Add the rising Russian challenge to the European order, which Mr. Vickers categorizes as “a fairly near-term problem,” along with “the things that could happen on the Korean Peninsula.”

And the over-the-horizon threats?

“When you step back a bit and look at enduring strategic problems,” he said, “then you look at the Middle East, where you have terrorism and proxy wars and the danger of religious wars and dangers of sectarian conflict.” He warns that religious and sectarian wars tend to be viciously heartfelt, and therefore bloody and protracted.

Attention must be paid to what, he predicts, will be this century’s most dynamic region: “East Asia and the rise of China — how to engage and manage that relationship and that with our allies, and keep the peace in that region.”

Each of those regions poses a difficult challenge for American policy makers, but Mr. Vickers warned of the prospect of more than one exploding simultaneously, with individual risks turning into a cascade of crises from, say, Mali to Pakistan or across East Asia.

“The challenge in the current world is that, for the first time since early in the Cold War, you have more of a risk of crises in multiple regions turning into broader conflict,” he said.

DURING the Cold War, Mr.
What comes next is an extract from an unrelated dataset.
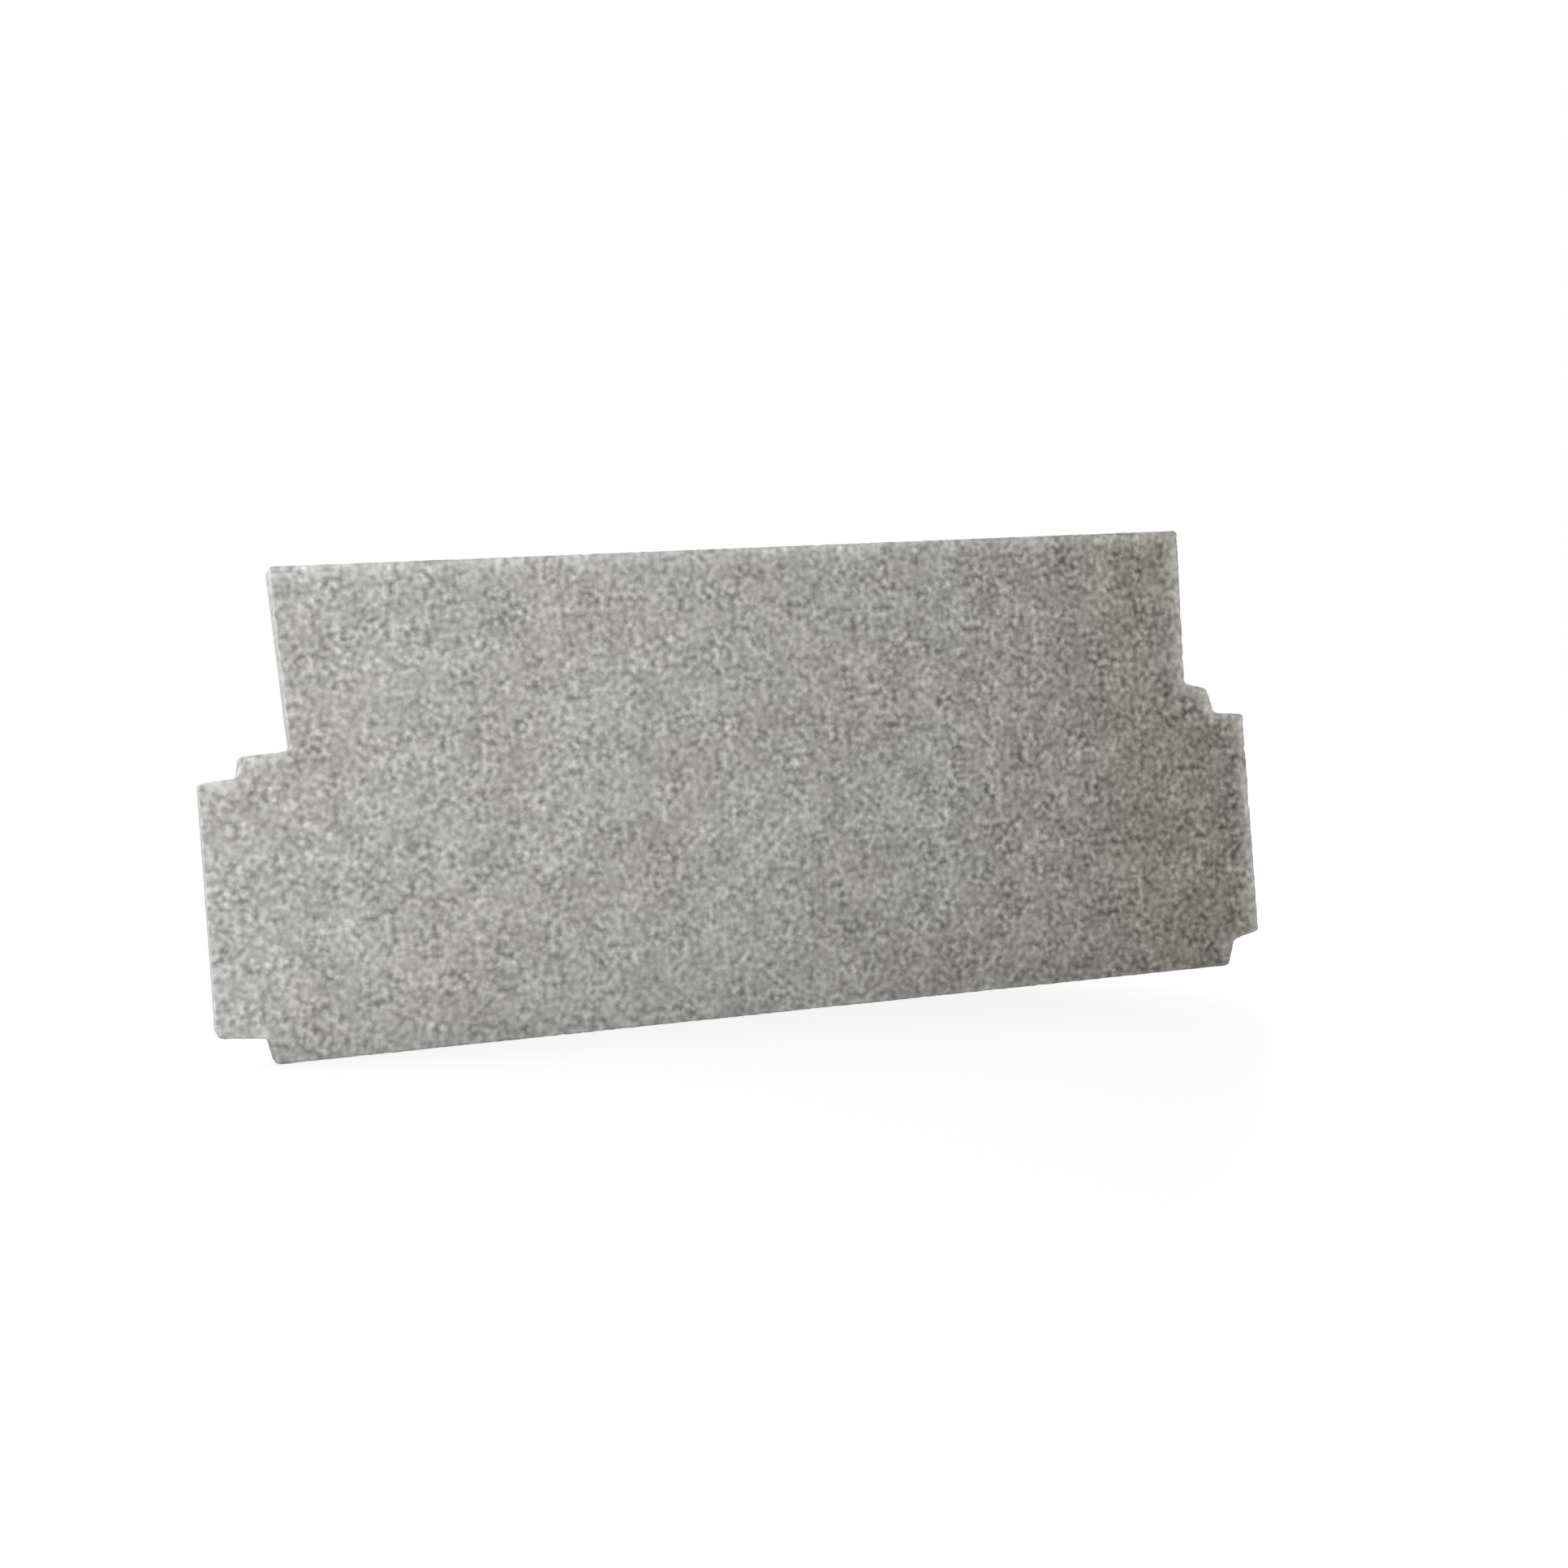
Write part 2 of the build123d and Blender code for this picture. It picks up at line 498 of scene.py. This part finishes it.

Vickers was a member of the Green Berets assigned to infiltrate Warsaw Pact borders should World War III break out. His mission: Detonate a portable nuclear bomb to blunt an attack by the overwhelming numbers of Soviet tanks.
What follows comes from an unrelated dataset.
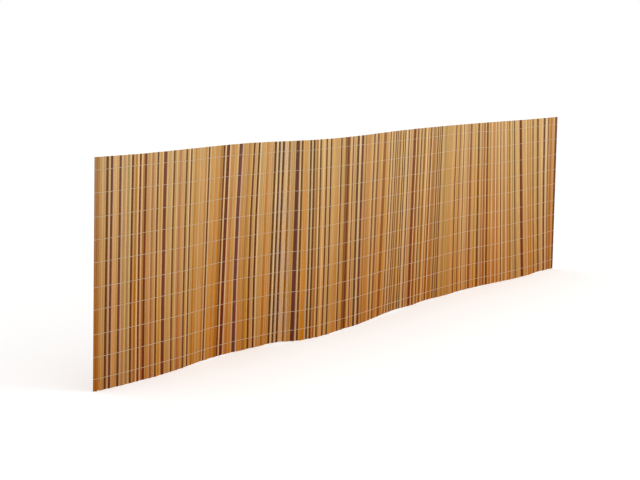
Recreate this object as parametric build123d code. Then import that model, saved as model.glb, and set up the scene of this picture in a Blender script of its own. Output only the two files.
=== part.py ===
from build123d import *
import os
from math import copysign, radians

# Privacy screen mat: a row of upright plastic slats, held side by side by level rows of stitching.
# Each slat is a flat strip with bevelled edges. The mat stands on its lower edge in gentle waves.
# X runs along it from its near end, Y points to its back and Z is up. The origin lies on the
# ground under the middle of the mat.
# Lengths are in millimetres and turns in degrees, positive to the left, which is to the back.

# Slats
MAT_HEIGHT = 1000.0
SLAT_COUNT = 370
SLAT_PITCH = 13.5
SLAT_DEPTH = 4.0
BEVEL_WIDTH = 3.5
EDGE_DEPTH = 1.2

# Open gaps between slats
SLATS_PER_GAP = 4
GAP_WIDTH = 1.0
GAP_MARGIN = 25.0

# Stitching
ROW_COUNT = 10
ROW_MARGIN = 50.0
STRAND_HEIGHT = 1.8
STRAND_DEPTH = 1.0
STRAND_CLEARANCE = 0.3

# Waves: the heading at the near end, then the slats in each bend and its turn.
# The last bend runs on to the far end.
FIRST_HEADING = -8.5
BENDS = [
    (33, 12.0),
    (30, 1.5),
    (22, -4.5),
    (26, -18.5),
    (30, 19.5),
    (37, 6.5),
    (59, -6.0),
    (74, -5.5),
    (59, 5.5),
]

MAT_LENGTH = SLAT_COUNT * SLAT_PITCH
ROW_PITCH = (MAT_HEIGHT - 2 * ROW_MARGIN) / (ROW_COUNT - 1)


def fitted_bends():
    """The length and the turn of each bend, with the last one ending with the mat."""
    fitted = []
    left = SLAT_COUNT
    for slats, turn in BENDS[:-1]:
        if left <= slats:
            break
        fitted.append((slats * SLAT_PITCH, turn))
        left -= slats
    slats, turn = BENDS[-1]
    fitted.append((left * SLAT_PITCH, turn * left / slats))
    return fitted


def plan_line(offset):
    """Tangent arcs along the mat, set off to the back of its middle line."""
    point = Vector(0, offset).rotate(Axis.Z, FIRST_HEADING)
    heading = Vector(1, 0).rotate(Axis.Z, FIRST_HEADING)
    arcs = []
    for length, turn in fitted_bends():
        radius = length / radians(abs(turn)) - offset * copysign(1, turn)
        arcs.append(JernArc(point, heading, radius, turn))
        point = arcs[-1] @ 1
        heading = arcs[-1] % 1
    return arcs


MIDDLE_LINE = Wire(plan_line(0))


def plan_place(distance):
    """The plan frame at a distance along the mat: X along it and Y to its back."""
    point = MIDDLE_LINE.position_at(distance, position_mode=PositionMode.LENGTH)
    along = MIDDLE_LINE.tangent_at(distance, position_mode=PositionMode.LENGTH)
    return Plane(point, x_dir=along, z_dir=(0, 0, 1))


def ridge_points(side):
    """The front's or the back's plan points: edge and both shoulders of each slat, and the last edge."""
    stops = []
    for slat in range(SLAT_COUNT):
        start = slat * SLAT_PITCH
        stops.append((start, EDGE_DEPTH))
        stops.append((start + BEVEL_WIDTH, SLAT_DEPTH))
        stops.append((start + SLAT_PITCH - BEVEL_WIDTH, SLAT_DEPTH))
    stops.append((MAT_LENGTH, EDGE_DEPTH))
    return [
        plan_place(distance).from_local_coords((0, side * depth / 2)) for distance, depth in stops
    ]


def slat_wall():
    """All slats side by side, joined at their edges, with an open gap after every few of them."""
    outline = Polyline(*ridge_points(-1), *reversed(ridge_points(1)), close=True)
    wall = extrude(make_face(outline), MAT_HEIGHT)
    cutter = Rectangle(GAP_WIDTH, SLAT_DEPTH)
    cuts = [
        plan_place(slat * SLAT_PITCH) * cutter
        for slat in range(SLATS_PER_GAP, SLAT_COUNT, SLATS_PER_GAP)
    ]
    gaps = extrude(Pos(0, 0, GAP_MARGIN) * Sketch(cuts), MAT_HEIGHT - 2 * GAP_MARGIN)
    return wall - gaps


def strand(side, row):
    """One strand of a stitched row, laid along the crowns on the front or the back."""
    gap_to_middle = SLAT_DEPTH / 2 + STRAND_CLEARANCE
    inner = plan_line(side * gap_to_middle)
    outer = plan_line(side * (gap_to_middle + STRAND_DEPTH))
    near = Line(inner[0] @ 0, outer[0] @ 0)
    far = Line(inner[-1] @ 1, outer[-1] @ 1)
    outline = Wire(inner + outer + [near, far])
    base = ROW_MARGIN + row * ROW_PITCH - STRAND_HEIGHT / 2
    return Pos(0, 0, base) * extrude(make_face(outline), STRAND_HEIGHT)


def mat_pieces():
    """Every piece of the mat by name, before the mat is centred."""
    pieces = {"slat_wall": slat_wall()}
    for row in range(ROW_COUNT):
        pieces[f"stitch_front_{row + 1:02d}"] = strand(-1, row)
        pieces[f"stitch_back_{row + 1:02d}"] = strand(1, row)
    return pieces


pieces = mat_pieces()
centre = Compound(list(pieces.values())).bounding_box().center()
os.makedirs("parts", exist_ok=True)
for name, piece in pieces.items():
    export_step(Pos(-centre.X, -centre.Y) * piece, f"parts/{name}.step")
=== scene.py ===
import math
import random

import bmesh
import bpy
from bpy.props import (
    EnumProperty,
    FloatProperty,
    FloatVectorProperty,
    IntProperty,
    PointerProperty,
)
from mathutils import Matrix, Vector


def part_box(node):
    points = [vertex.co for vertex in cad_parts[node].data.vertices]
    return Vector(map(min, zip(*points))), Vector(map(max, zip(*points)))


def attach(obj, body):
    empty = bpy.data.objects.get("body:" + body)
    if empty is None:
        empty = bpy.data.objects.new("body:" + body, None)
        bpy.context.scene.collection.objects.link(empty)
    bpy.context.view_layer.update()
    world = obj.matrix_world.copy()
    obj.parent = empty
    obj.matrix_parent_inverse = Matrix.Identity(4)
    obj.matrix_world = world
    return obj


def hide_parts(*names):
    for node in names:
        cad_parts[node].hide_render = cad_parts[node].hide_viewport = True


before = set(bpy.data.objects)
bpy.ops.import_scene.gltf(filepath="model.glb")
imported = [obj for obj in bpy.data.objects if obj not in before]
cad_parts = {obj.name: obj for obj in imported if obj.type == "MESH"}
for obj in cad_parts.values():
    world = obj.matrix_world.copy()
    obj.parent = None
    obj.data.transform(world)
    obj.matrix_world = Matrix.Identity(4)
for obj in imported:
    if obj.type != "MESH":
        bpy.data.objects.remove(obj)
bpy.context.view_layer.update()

bl_info = {
    "name": "Privacy Screen Mat",
    "version": (1, 0, 0),
    "blender": (4, 5, 0),
    "location": "3D View > Sidebar > Screen Mat",
    "description": "Builds the slats and the stitching of a privacy screen mat, and its studio",
    "category": "Add Mesh",
}

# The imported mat: its box before anything is dressed, and the size of its slat wall
WALL_LOW, WALL_HIGH = (Vector(corner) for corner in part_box("slat_wall"))
MAT_HEIGHT = WALL_HIGH.z - WALL_LOW.z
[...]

He was sent to Central America and the Caribbean during the era of small anticommunist wars, helping to end an airline hijacking and a hostage case involving Honduran government officials. He was also assigned to what a military biography euphemistically calls “contingency operations against the Sandinista regime in Nicaragua.”

Leaving the Army for the Central Intelligence Agency, he joined the invasion of Grenada. And after the Marine barracks in Beirut were bombed in 1983, killing 241 United States servicemen, he was given sensitive counterterrorism work in Lebanon.
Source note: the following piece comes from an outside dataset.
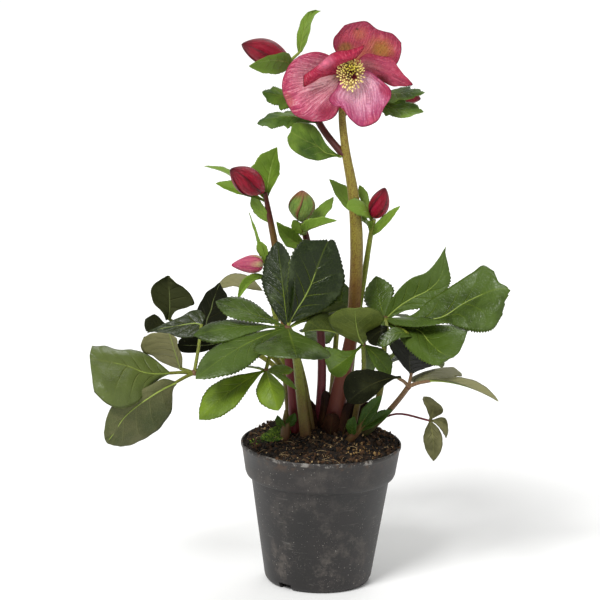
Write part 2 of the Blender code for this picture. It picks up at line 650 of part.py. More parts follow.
def disc(name, out_low, out_high, radius, top_radius=None, sides=14):
    """A round plate across the bloom's axis."""
    top_radius = radius if top_radius is None else top_radius
    return spike(name, bloom_point(0, 0, out_low), bloom_point(0, 0, out_high), radius, top_radius, sides)


def make_sepals():
    pieces = [disc("bloom_sepals", -RECEPTACLE_BACK, 0.6, RECEPTACLE_RADIUS),
              disc("bloom_dome", 0.0, RECEPTACLE_FRONT, RECEPTACLE_RADIUS - 2.0, STAMEN_RING)]
    for i, row in enumerate(SEPALS):
        pieces.append(blade(f"sepal_{i}", rows=6, cols=4, thick=SEPAL_THICK, **row))
    finish(fuse("bloom_sepals", pieces), "sepal_pink")


def make_stamens():
    draw = random.Random(7)
    floor = RECEPTACLE_FRONT + 0.3 + STAMEN_TUBE
    bpy.ops.mesh.primitive_torus_add(
        major_segments=12, minor_segments=4, major_radius=STAMEN_RING * MM, minor_radius=STAMEN_TUBE * MM,
        location=bloom_point(0, 0, floor) * MM,
        rotation=Vector(BLOOM_AXIS).to_track_quat("Z", "Y").to_euler(),
    )
    ring = bpy.context.object
    ring.name = "bloom_stamens"
    for owner in list(ring.users_collection):
        owner.objects.unlink(ring)
    PLANT.objects.link(ring)
    pieces = [to_mesh_object(ring)]
    golden = math.radians(137.5)
    for i in range(STAMEN_COUNT):
        angle = golden * i
        layer = (i + 0.5) / STAMEN_COUNT
        room = 1.0
        for side, share in CROWDED:
            room *= 1 - share * max(0.0, math.cos(angle - math.radians(side))) ** 2
        spread = (0.1 + 0.8 * layer) * room
        start = STAMEN_RING + (layer - 0.5) * STAMEN_TUBE
        length = STAMEN_LENGTH * draw.uniform(0.75, 1.15) * (0.6 + 0.4 * room)
        reach = start + length * math.sin(spread)
        foot = bloom_point(start * math.cos(angle), start * math.sin(angle), floor)
        head = bloom_point(reach * math.cos(angle), reach * math.sin(angle), floor + length * math.cos(spread))
        pieces.append(spike(f"stamen_{i}", foot, head, 0.35, 0.85))
    finish(fuse("bloom_stamens", pieces), "stamen_yellow")


def make_pistils():
    floor = RECEPTACLE_FRONT + 0.3
    pieces = [disc("bloom_pistils", floor, floor + 2.5, PISTIL_BASE, sides=8)]
    for i in range(PISTIL_COUNT):
        angle = math.tau * i / PISTIL_COUNT + 0.4
        foot = bloom_point(1.1 * math.cos(angle), 1.1 * math.sin(angle), floor + 1.5)
        head = bloom_point(2.2 * math.cos(angle), 2.2 * math.sin(angle), floor + 8.0)
        pieces.append(spike(f"pistil_{i}", foot, head, 1.2, 0.5, sides=4))
    finish(fuse("bloom_pistils", pieces), "pistil_maroon")


# The buds

BUDS = [
    # name, base, tip, radius, widest share, twist of the wrapped sepals in degrees
    ("bud_top", (-30, 12, 394), (-66, 8, 405.5), 9.2, 0.5, 40),
    ("bud_left", (-46.6, 3.6, 296.2), (-72, -6.4, 315), 9.6, 0.48, 40),
    ("bud_centre", (-18.3, -3.1, 275.6), (-19, -4, 300), 9.4, 0.5, 60),
    ("bud_right", (34.8, 4.2, 278.1), (42.2, 2.8, 302.1), 7.0, 0.42, 60),
    ("bud_low", (-46.3, 7.8, 240.9), (-70, 4, 240), 6.4, 0.3, 30),
    ("bud_behind", (47.3, 20.3, 368.4), (67, 20, 365.6), 5.2, 0.45, 40),
]
BUD_SEPALS = 5
BUD_RELIEF = 0.1


def make_bud(name, base, tip, radius, widest, twist):
    """Overlapping sepals wrapped round a drop shape: each one's free edge stands out from the next."""
    base, tip = Vector(base), Vector(tip)
    along = tip - base
    turn = along.to_track_quat("Z", "Y").to_matrix()
    power = math.log(0.5) / math.log(widest)
    shape = bmesh.new()
    bmesh.ops.create_uvsphere(shape, u_segments=15, v_segments=6, radius=1.0)
    for vertex in shape.verts:
        s = math.acos(max(-1.0, min(1.0, -vertex.co.z))) / math.pi
        angle = math.atan2(vertex.co.y, vertex.co.x)
        wrap = (angle / math.tau + math.radians(twist) * s / math.tau) * BUD_SEPALS % 1.0
        swell = math.sin(math.pi * s ** power) ** 0.75 if 0 < s < 1 else 0.0
        reach = radius * swell * (1 - BUD_RELIEF + 2 * BUD_RELIEF * wrap)
        where = Vector((reach * math.cos(angle), reach * math.sin(angle), along.length * s))
        vertex.co = (base + turn @ where) * MM
    mesh = bpy.data.meshes.new(name)
    shape.to_mesh(mesh)
    shape.free()
    return finish(add_object(name, mesh), "bud_crimson")


# Young shoots at the foot of the plant

SHOOTS = {
    "shoot_left": (
        [(-27, -7, 110), (-26.5, -7, 124), (-27, -8, 133)], [3.6, 3.6, 2.6, 1.0],
        [
            bract((-26, -7, 118), (-20, -12, 132), 9, (0.3, -1, 0.2), fold=24, teeth=0),
            bract((-27, -7, 116), (-33, -12, 130), 8, (-0.5, -1, 0.2), fold=24, teeth=0),
        ],
    ),
    "shoot_right": (
        [(22, -13, 111), (29, -16, 124), (37, -19, 138)], [3.0, 3.0, 2.2, 1.4],
        [
            bract((26, -15, 119), (44, -22, 150), 12, (-0.3, -1, 0.4), bow=2, fold=26, teeth=1),
            bract((25, -14, 118), (52, -18, 138), 10, (-0.3, -1, 0.4), bow=2, fold=26, teeth=1),
            bract((23, -14, 115), (24, -20, 133), 10, (-0.3, -1, 0.4), bow=2, fold=26, teeth=1),
        ],
    ),
}


def make_shoots():
    for name, (points, radii, bracts) in SHOOTS.items():
        flower_stem(name, points, radii, [], bracts, "bract_green")


# The pot and its soil

def turned(name, profile, steps):
    """A solid turned from (radius, height) points that start and end on the axis, outer side downwards."""
    mesh = bpy.data.meshes.new(name)
    points = [mm((radius, 0, height)) for radius, height in profile]
    mesh.from_pydata(points, [(i, i + 1) for i in range(len(points) - 1)], [])
    obj = add_object(name, mesh)
    screw = obj.modifiers.new("turn", "SCREW")
    screw.steps = screw.render_steps = steps
    screw.use_merge_vertices = True
    screw.merge_threshold = 0.00001
    return to_mesh_object(obj)


def inner_profile(inset):
    """The pot's inner side from its floor's middle to its brim, moved in by inset."""
    return [
        (0, POT_WALL + inset), (FOOT_RADIUS - 5.6 - inset, POT_WALL + inset), (FOOT_RADIUS - 1.9 - inset, 5.6),
        (50.0 - inset, COLLAR_BOTTOM - 2.6), (53.6 - inset, COLLAR_BOTTOM + inset),
    ]


def make_pot():
    outer = [
        (POT_RADIUS - 1.2, POT_HEIGHT), (POT_RADIUS, POT_HEIGHT - 0.8),
        (POT_RADIUS, POT_HEIGHT - 2.4), (POT_RADIUS - 0.8, POT_HEIGHT - 3.4), (56.2, COLLAR_BOTTOM + 2.0),
        (55.2, COLLAR_BOTTOM - 0.4), (52.4, COLLAR_BOTTOM - 1.6), (51.6, COLLAR_BOTTOM - 3.4),
        (FOOT_RADIUS + 0.6, 8.0), (FOOT_RADIUS - 0.4, 3.0), (FOOT_RADIUS - 4.0, 0), (0, 0),
    ]
    inner = [*inner_profile(0.0), (POT_RADIUS - 1.7, POT_HEIGHT - 2.4)]
    pot = turned("pot", inner + outer, TURN_STEPS)
    for i, angle in enumerate(NOTCH_ANGLES):
        along = math.radians(angle)
        turn = Matrix.Rotation(along, 4, "Z") @ Matrix.Translation(mm((FOOT_RADIUS - 1.0, 0, 0)))
        shape = bmesh.new()
        bmesh.ops.create_cube(shape, size=1.0)
        bmesh.ops.scale(shape, vec=mm((NOTCH_SIZE[0], NOTCH_SIZE[1], NOTCH_SIZE[2] * 2)), verts=shape.verts)
        bmesh.ops.transform(shape, matrix=turn, verts=shape.verts)
        cut(pot, f"notch_{i}", shape)
    for i in range(DRAIN_COUNT):
        along = math.tau * i / DRAIN_COUNT + 0.14
        place = Matrix.Translation(mm((DRAIN_CIRCLE * math.cos(along), DRAIN_CIRCLE * math.sin(along), 0)))
        shape = bmesh.new()
        bmesh.ops.create_cone(shape, cap_ends=True, segments=8, radius1=DRAIN_RADIUS * MM,
                              radius2=DRAIN_RADIUS * MM, depth=10 * MM, matrix=place)
        cut(pot, f"drain_{i}", shape)
    finish(pot, "pot_plastic")


def cut(obj, name, shape):
    mesh = bpy.data.meshes.new(name)
    shape.to_mesh(mesh)
    shape.free()
    cutter = make_cutter(add_object(name, mesh, CUTTERS))
    add_cut(obj, cutter)


def add_cut(obj, cutter):
    hole = obj.modifiers.new(cutter.name, "BOOLEAN")
    hole.operation = "DIFFERENCE"
    hole.solver = "EXACT"
    hole.object = cutter


def make_soil():
    brim = POT_RADIUS - 3.0
    surface = [(brim * share, SOIL_EDGE) for share in (0.0, 0.22, 0.44, 0.64, 0.82, 1.0)]
    soil = turned("soil", [*surface, *reversed(inner_profile(FIT_GAP))], SOIL_TURN_STEPS)
    for vertex in soil.data.vertices:
        if abs(vertex.co.z - SOIL_EDGE * MM) < 1e-5:
            vertex.co.z = soil_height(vertex.co.x / MM, vertex.co.y / MM) * MM
    for i, (pairs, sides) in enumerate(PLANTED):
        (root, wide), foot, above = pairs[:3]
        deeper = root - (foot[0] - root).normalized() * FIT_GAP
        hole = [(deeper, wide + FIT_GAP), *((place, radius + FIT_GAP) for place, radius in (foot, above))]
        add_cut(soil, make_cutter(tube(f"hole_{i}", hole, sides, CUTTERS)))
    finish(soil, "soil", 30.0)


def main():
    make_leaves()
    make_flower_stems()
    make_sepals()
    make_stamens()
    make_pistils()
    for row in BUDS:
        make_bud(*row)
    make_shoots()
    make_pot()
    make_soil()


main()
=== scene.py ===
# A hellebore plant in its nursery pot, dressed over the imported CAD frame.
# Tables are in millimetres, in the frame's own axes: x to the right, y to the back, z up.
import json
import math

import bmesh
import bpy
from mathutils import Matrix, Quaternion, Vector, noise

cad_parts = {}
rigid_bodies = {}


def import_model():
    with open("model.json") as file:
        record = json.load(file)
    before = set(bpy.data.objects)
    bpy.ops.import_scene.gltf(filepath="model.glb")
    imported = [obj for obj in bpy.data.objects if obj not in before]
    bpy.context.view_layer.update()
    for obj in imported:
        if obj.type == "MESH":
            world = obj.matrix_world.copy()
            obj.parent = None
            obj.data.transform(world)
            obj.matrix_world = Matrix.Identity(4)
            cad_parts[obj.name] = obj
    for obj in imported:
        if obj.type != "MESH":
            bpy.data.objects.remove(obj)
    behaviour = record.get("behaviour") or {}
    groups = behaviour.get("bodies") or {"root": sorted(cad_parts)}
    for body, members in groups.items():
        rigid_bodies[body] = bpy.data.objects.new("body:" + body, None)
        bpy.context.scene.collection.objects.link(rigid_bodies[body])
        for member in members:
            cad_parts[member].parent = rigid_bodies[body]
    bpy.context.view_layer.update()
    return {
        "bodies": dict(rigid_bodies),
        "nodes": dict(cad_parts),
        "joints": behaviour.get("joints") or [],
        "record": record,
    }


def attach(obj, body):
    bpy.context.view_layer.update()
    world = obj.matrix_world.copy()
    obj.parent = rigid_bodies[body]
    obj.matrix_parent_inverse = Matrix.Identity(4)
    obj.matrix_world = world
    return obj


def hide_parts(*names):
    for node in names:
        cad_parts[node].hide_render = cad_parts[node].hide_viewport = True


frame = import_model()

mm = 0.001


def shade(red, green, blue):  # a display colour, 0 to 255, as the linear colour that a shader takes
    return tuple(((c / 255 + 0.055) / 1.055) ** 2.4 for c in (red, green, blue))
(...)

As a rising C.I.A. officer, Mr. Vickers was the chief strategist for the largest covert action in American history, smuggling arms and money to Afghan mujahedeen battling Soviet invaders in Afghanistan.

After the collapse of communism in Europe, Mr. Vickers took a break in the policy world, writing white papers on budgets and strategy and how to restructure the military — until he was summoned to the Pentagon not long after the terrorist attacks on Sept. 11, 2001.

The grim connection was not lost on Mr. Vickers.

Al Qaeda blossomed among those same anti-Soviet “freedom fighters” in the years when Afghanistan, which had received billions of dollars in covert American assistance during the Soviet occupation, was paid scant attention by Washington after Moscow’s army marched home in disgrace.

“We made a mistake at the end of the Cold War by disengaging from that region,” Mr. Vickers said, “and I don’t think we want to do that again.”

FOR the past eight years at the Pentagon, he first managed Special Operations policy and then intelligence programs. He was former Defense Secretary Robert M. Gates’s handpicked liaison to the C.I.A. for the SEAL Team 6 mission that killed Osama bin Laden.

Mr. Vickers’s efforts contributed to the accelerated expansion of Special Operations forces — doubling personnel numbers, tripling their budget and quadrupling the pace of deployments.

But there is another military truism — if your favorite tool is a hammer, then every problem looks like a nail — and Mr. Vickers is aware of the dangers for the Special Operations forces.

“For all of the capabilities that S.O.F. has as a force-multiplier, as a small-footprint, big-impact force, it is not a panacea for all of your strategic problems,” he said.

Mr. Vickers’s Pentagon tour also witnessed growth in another signature weapon of the post-9/11 period: unmanned aerial vehicles for surveillance and attack. Early in the counterterrorism wars, the Pentagon could barely keep half a dozen drones airborne at one time; the ceiling now is 65.

“The combination of ‘armed,’ ‘precision,’ ‘reconnaissance’ has been one of the most dramatic innovations,” he said. “It has been a critical operational instrument in the successes we have had against core Al Qaeda, in particular.”

Yet the drone program has come under harsh public scrutiny, especially since President Obama revealed that a January strike by a C.I.A. drone on a Qaeda target in Pakistan killed two Western hostages, one of them an American. Mr. Vickers demurred when asked whether that portion of the lethal drone program now operated covertly by the C.I.A. should fold under the Pentagon.

But he addressed the broader issue of whether the benefits of killing terrorists with remotely piloted, pinpoint strikes by drones outweighs the risks of alienating the public.

“As precise as this instrument is, as important as this instrument is, it is one tool and it is not enough to bring stability to an area,” he said. Landing Hellfire missiles on terrorists does not end terrorism; policy has to address the underlying local grievances that lead to radicalism, he added.

To strategically defeat adversaries, he said, “you have to change the postwar governance to make the victory stick.”

With a résumé that reads like an action-movie character’s biography, Mr. Vickers has been depicted in one film, “Charlie Wilson’s War,” and drawn into controversy over another, “Zero Dark Thirty.” He was absolved after a two-year inquiry into whether classified information was leaked to the filmmakers behind “Zero Dark Thirty.” Critics had argued that administration officials hoped the movie could burnish the president’s commander-in-chief credibility.

Near the conclusion of his retirement ceremony on Thursday, Mr. Vickers said he already had a glimpse of his new, quieter life.

He said that when a Pentagon work crew removed a special telephone installed in his home for after-hours secure communications, he found that his cable connection was accidentally cut at the same time — and he had lost all access to the outside world via Internet and TV.